--- START MATERIAL FOR THIS EXERCISE ---

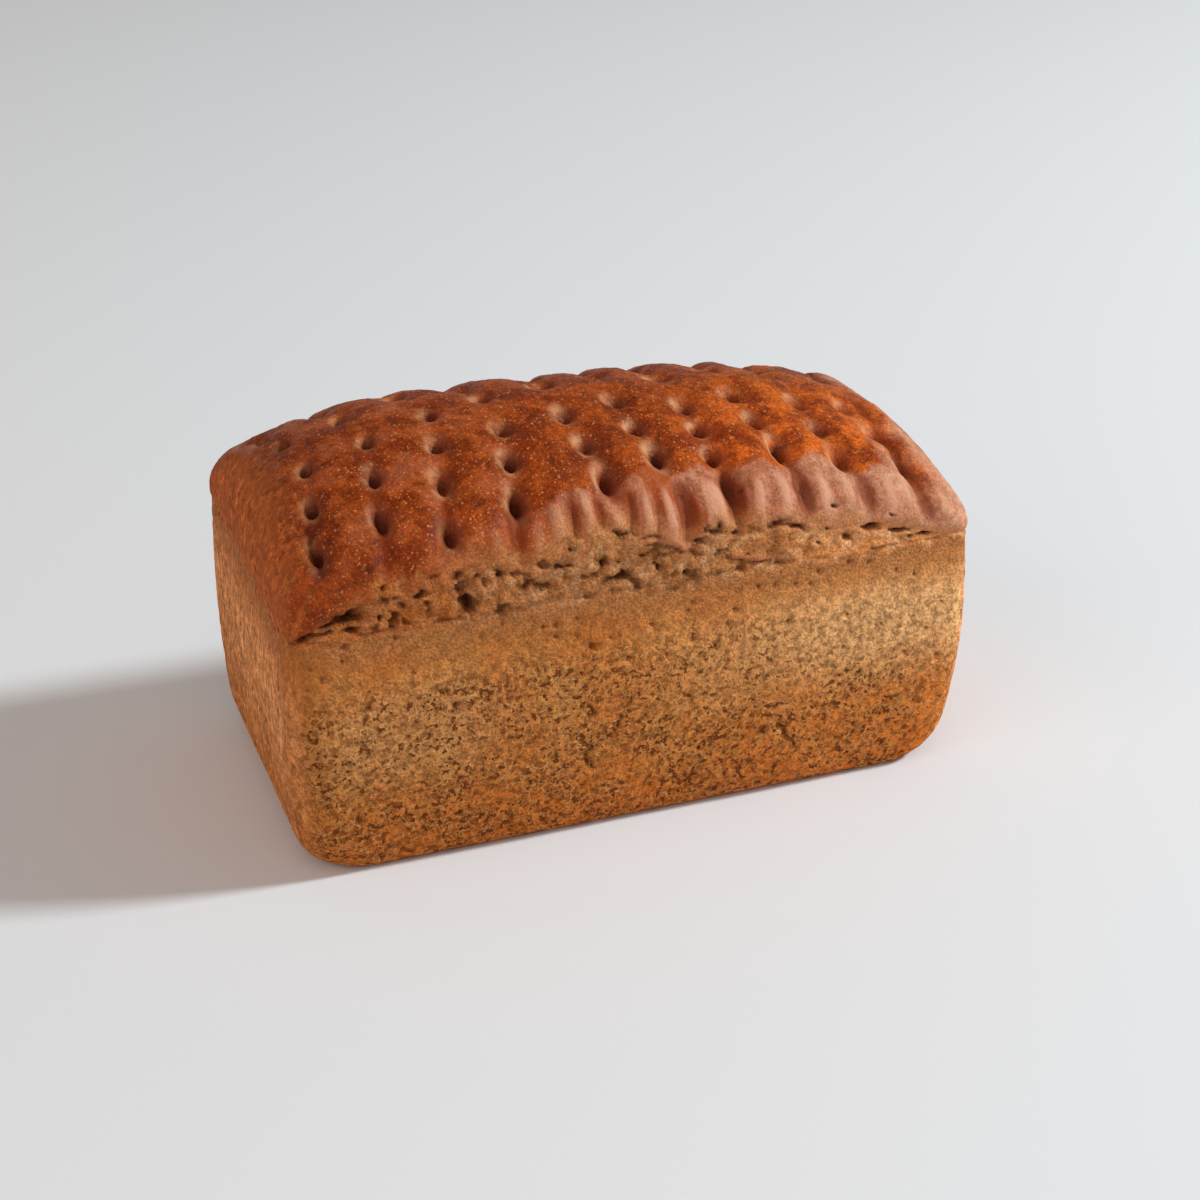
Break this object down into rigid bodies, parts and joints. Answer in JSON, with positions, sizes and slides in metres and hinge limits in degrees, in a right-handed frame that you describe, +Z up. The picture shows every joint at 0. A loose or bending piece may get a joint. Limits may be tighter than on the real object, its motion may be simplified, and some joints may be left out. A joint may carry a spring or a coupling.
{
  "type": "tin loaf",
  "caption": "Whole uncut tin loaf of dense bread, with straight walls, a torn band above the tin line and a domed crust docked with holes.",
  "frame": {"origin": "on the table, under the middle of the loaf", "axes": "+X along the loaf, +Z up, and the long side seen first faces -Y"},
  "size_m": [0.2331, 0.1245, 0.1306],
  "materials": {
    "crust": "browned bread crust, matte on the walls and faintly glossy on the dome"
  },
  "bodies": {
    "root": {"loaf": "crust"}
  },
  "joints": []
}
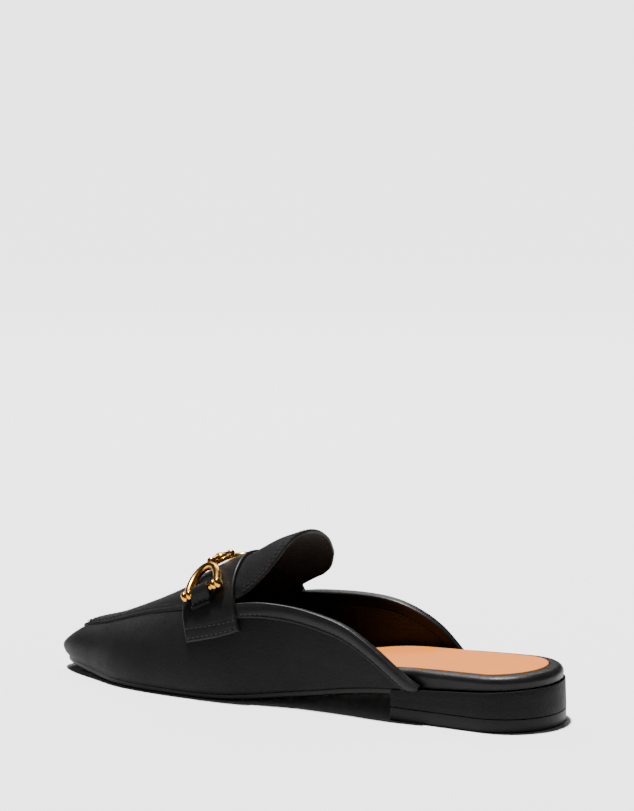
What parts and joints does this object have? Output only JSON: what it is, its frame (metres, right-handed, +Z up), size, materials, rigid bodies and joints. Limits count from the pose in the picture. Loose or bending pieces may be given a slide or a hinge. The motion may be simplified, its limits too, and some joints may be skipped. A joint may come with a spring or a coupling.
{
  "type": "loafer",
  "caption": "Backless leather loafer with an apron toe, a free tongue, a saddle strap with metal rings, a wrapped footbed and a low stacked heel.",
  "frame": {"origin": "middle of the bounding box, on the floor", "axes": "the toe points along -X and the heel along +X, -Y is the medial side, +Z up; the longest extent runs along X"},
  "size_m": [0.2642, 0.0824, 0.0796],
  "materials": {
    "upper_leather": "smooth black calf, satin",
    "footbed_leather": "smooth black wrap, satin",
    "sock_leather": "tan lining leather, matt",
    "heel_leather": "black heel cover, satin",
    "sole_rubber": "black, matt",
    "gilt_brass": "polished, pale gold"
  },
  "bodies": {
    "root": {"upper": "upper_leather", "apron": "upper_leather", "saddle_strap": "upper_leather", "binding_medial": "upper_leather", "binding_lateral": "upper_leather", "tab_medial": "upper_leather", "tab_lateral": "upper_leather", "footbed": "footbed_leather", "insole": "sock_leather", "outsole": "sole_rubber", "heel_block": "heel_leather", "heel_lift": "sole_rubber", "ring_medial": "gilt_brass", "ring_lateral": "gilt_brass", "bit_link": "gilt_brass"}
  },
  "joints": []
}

--- END MATERIAL FOR THIS EXERCISE ---

**WRITTEN INSTRUCTION:** Extract all of the data shown above without alteration.

**ANSWER BELOW:**
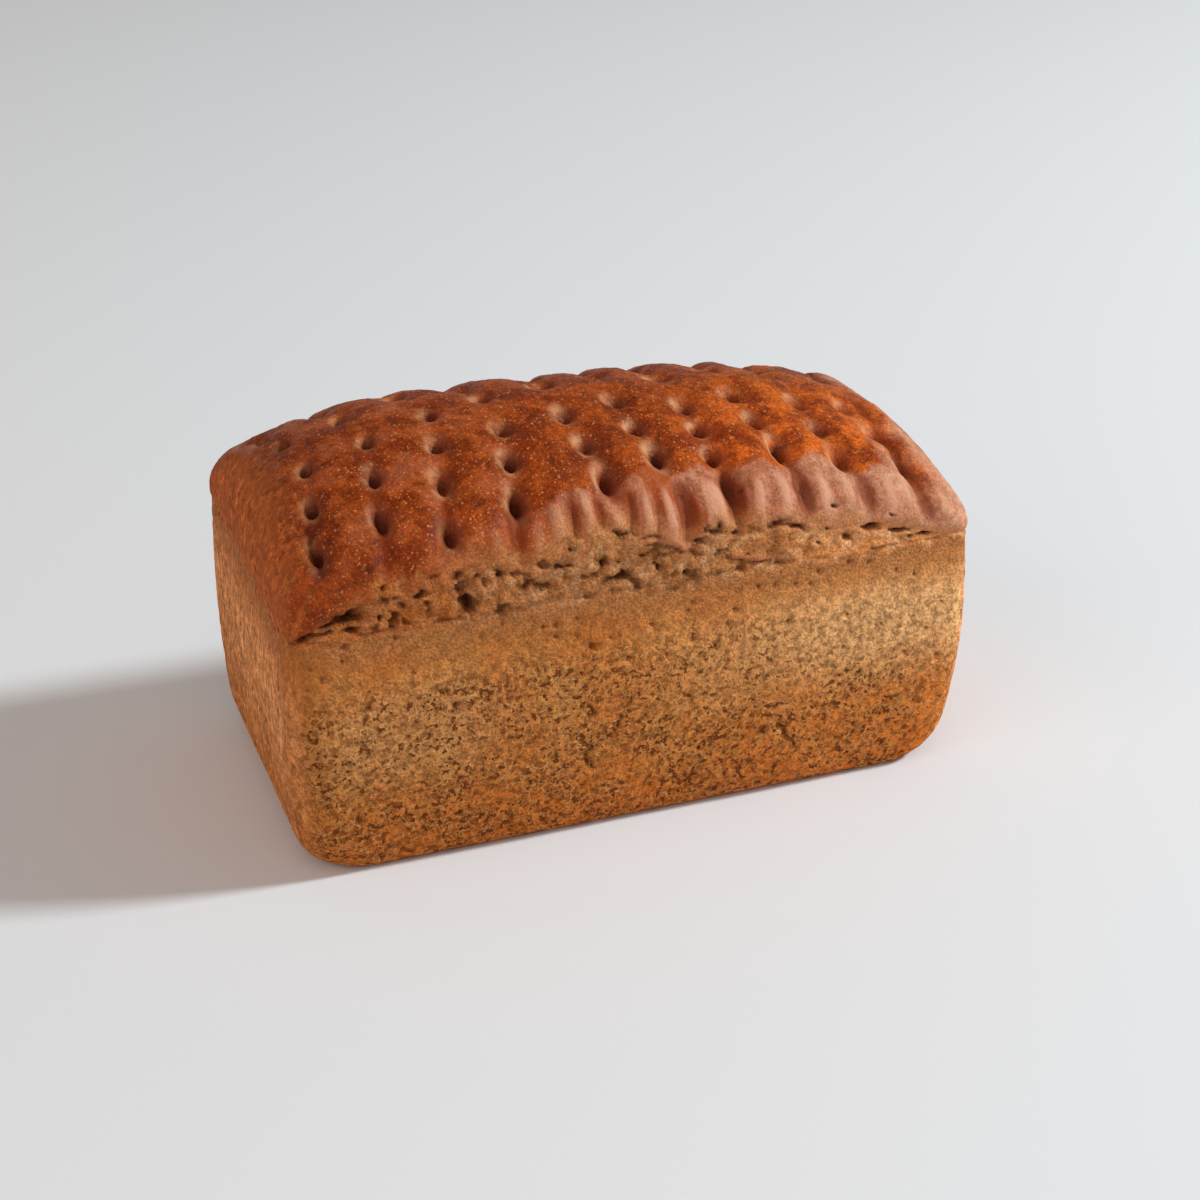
Break this object down into rigid bodies, parts and joints. Answer in JSON, with positions, sizes and slides in metres and hinge limits in degrees, in a right-handed frame that you describe, +Z up. The picture shows every joint at 0. A loose or bending piece may get a joint. Limits may be tighter than on the real object, its motion may be simplified, and some joints may be left out. A joint may carry a spring or a coupling.
{
  "type": "tin loaf",
  "caption": "Whole uncut tin loaf of dense bread, with straight walls, a torn band above the tin line and a domed crust docked with holes.",
  "frame": {"origin": "on the table, under the middle of the loaf", "axes": "+X along the loaf, +Z up, and the long side seen first faces -Y"},
  "size_m": [0.2331, 0.1245, 0.1306],
  "materials": {
    "crust": "browned bread crust, matte on the walls and faintly glossy on the dome"
  },
  "bodies": {
    "root": {"loaf": "crust"}
  },
  "joints": []
}
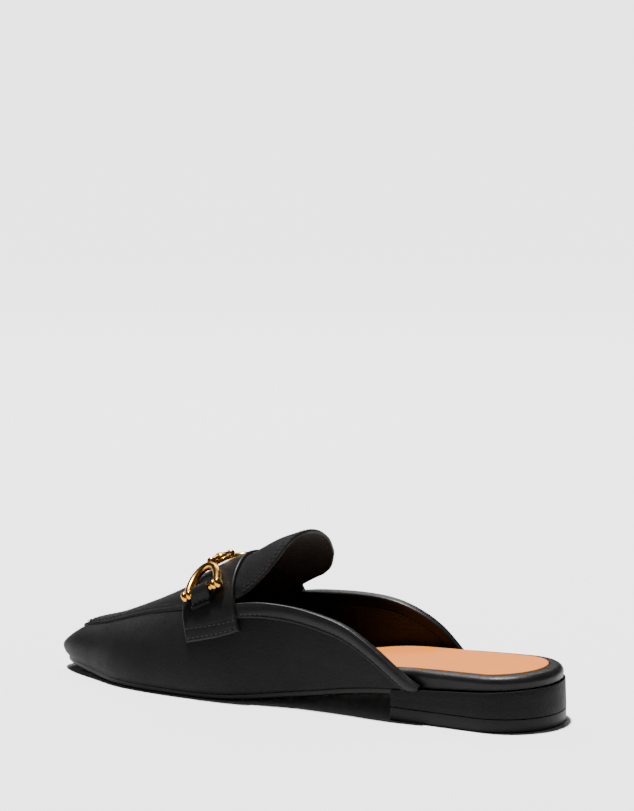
What parts and joints does this object have? Output only JSON: what it is, its frame (metres, right-handed, +Z up), size, materials, rigid bodies and joints. Limits count from the pose in the picture. Loose or bending pieces may be given a slide or a hinge. The motion may be simplified, its limits too, and some joints may be skipped. A joint may come with a spring or a coupling.
{
  "type": "loafer",
  "caption": "Backless leather loafer with an apron toe, a free tongue, a saddle strap with metal rings, a wrapped footbed and a low stacked heel.",
  "frame": {"origin": "middle of the bounding box, on the floor", "axes": "the toe points along -X and the heel along +X, -Y is the medial side, +Z up; the longest extent runs along X"},
  "size_m": [0.2642, 0.0824, 0.0796],
  "materials": {
    "upper_leather": "smooth black calf, satin",
    "footbed_leather": "smooth black wrap, satin",
    "sock_leather": "tan lining leather, matt",
    "heel_leather": "black heel cover, satin",
    "sole_rubber": "black, matt",
    "gilt_brass": "polished, pale gold"
  },
  "bodies": {
    "root": {"upper": "upper_leather", "apron": "upper_leather", "saddle_strap": "upper_leather", "binding_medial": "upper_leather", "binding_lateral": "upper_leather", "tab_medial": "upper_leather", "tab_lateral": "upper_leather", "footbed": "footbed_leather", "insole": "sock_leather", "outsole": "sole_rubber", "heel_block": "heel_leather", "heel_lift": "sole_rubber", "ring_medial": "gilt_brass", "ring_lateral": "gilt_brass", "bit_link": "gilt_brass"}
  },
  "joints": []
}